There are time periods, even in Israel's history, where God doesn't seem to be doing much. People just live, enjoy life as best they can, perhaps feel after God, and pass on.

In Turkey, one can feel as if one is living in an insignificant way "between the times," in a place filled with so much history that only God is vaster and deeper. Feeling small can be a good experience, if it leads to much prayer and engaging scripture.

Thursday, January 5, 2012

Rottweilers in the Orchard

Sometimes you realize the hard way that you're not in Kansas when traveling, that it isn't your backyard.
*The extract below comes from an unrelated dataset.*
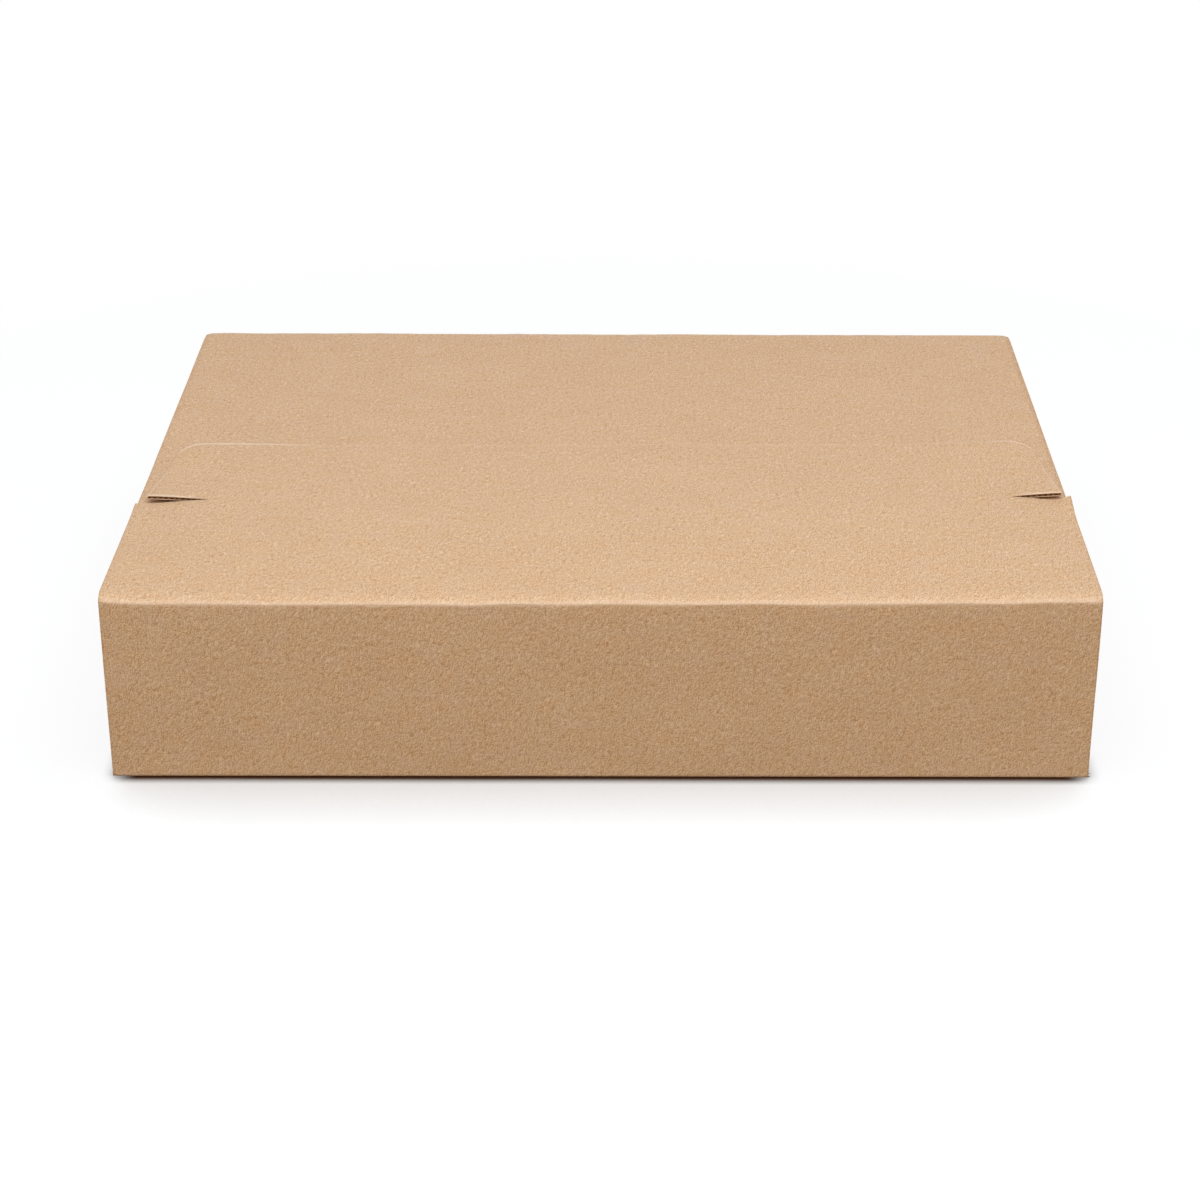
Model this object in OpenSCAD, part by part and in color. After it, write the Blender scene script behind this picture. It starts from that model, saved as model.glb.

Ben, Liz and I had twice visited our landlord's orchard with his permission. He is a Cambridge grad who teaches computer science in Istanbul. The orchard is off an ancient village road close to the old chapel, and is full of tangerine, orange, grapefruit, and lemon trees. Great fruit, great location, almost romantic.



It was so cool to fill up backpacks with fresh fruit for free, then climb the hill to our house and pork out on nourishing food. We bragged about it to the rest of the family when they arrived, and took them to the orchard as soon as we could.

There were a couple of loud rottweilers in the adjoining lot, safely behind a big fence.

Until they joined us in the orchard, eager for some action of the toothy kind.

Well, it wasn't quite this bad, but they were acting aggressive and looking for provo- cation, so I did my best to sound in control and sent our four youngest up separate trees, instructing everyone else to keep picking and not pay attention to the dogs at all.

The rottweilers tried to get a rise from us for 10 minutes, then started looking confused and milled around at the back of the orchard. We quietly got the children down from their perches and slowly walked out in a tight band, only to have the dogs gallop at us and try again to get a response. We ducked low branches, cowpies, and barbed wire, finally getting on the road back to the chapel.

Once is enough. The children will never see that orchard again. There are other great sights in the great nation of Turkey.